ТРУДЫ, НАПИСАННЫЕ ВО ВРЕМЯ МОНАШЕСКОЙ ЖИЗНИ, — ПОСЛАНИЯ К ДИМЕТРИЮ И СТЕЛЕХИЮ — ТРАКТАТЫ, ОБРАЩЕННЫЕ К ПРОТИВНИКАМ МОНАШЕСТВА — ПОСЛАНИЕ К СТАГИРИЮ.
В период монашеской жизни Златоуст написал несколько трактатов. Среди первых следует назвать две книги, обращенные к Диметрию и Стелехию. Из них первая была, очевидно, написана вскоре после начала его уединения, ибо он говорит о том, что недавно решился на этот шаг, и о мелких тревогах по поводу пищи и прочих телесных удобств, которые поначалу немного поколебали его намерение. Но он вскоре преодолел эту тягу к более роскошной жизни, которую оставил позади.

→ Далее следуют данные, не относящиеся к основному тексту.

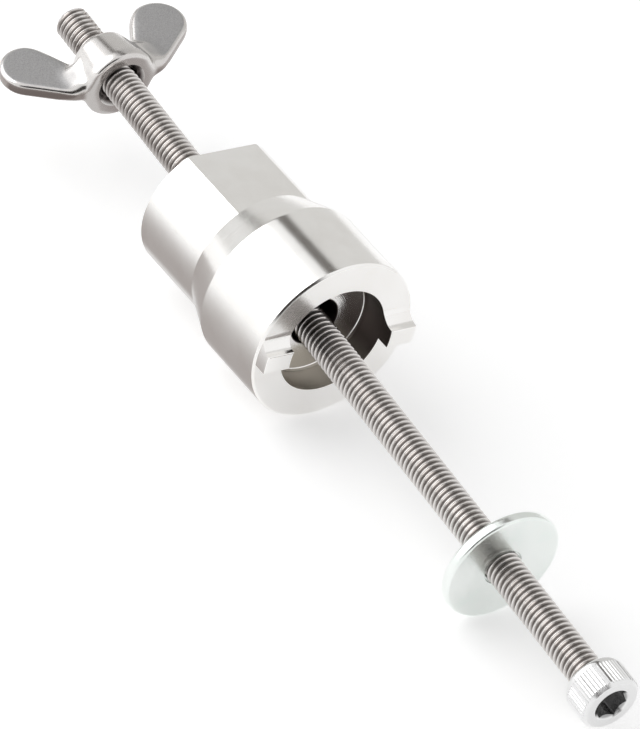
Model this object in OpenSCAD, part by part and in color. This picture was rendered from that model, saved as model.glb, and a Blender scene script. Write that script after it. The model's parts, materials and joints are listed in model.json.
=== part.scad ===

Ему казалось позором, что тот, кому обещаны небо и небесные радости, каких не видело око и не слышало ухо, проявляет такую нерешительность и робость, в то время как те, кто брался за управление общественными делами, не страшились опасностей, труда, долгих путешествий, разлуки с женой и детьми и, возможно, неблагожелательной критики, а лишь спрашивали, является ли эта должность почетной и прибыльной.
Цель этих книг заключалась в том, чтобы пробудить вялые характеры к более пламенному благочестию: во-первых, путем живописания порочности тех времен; во-вторых, посредством восторженного описания пламенной энергии апостолов и апостольских святых и утверждения, что те горние высоты христианской святости вполне достижимы для христианина его собственного времени, если он направит всю энергию своей воли при содействии божественной благодати к этому подвигу.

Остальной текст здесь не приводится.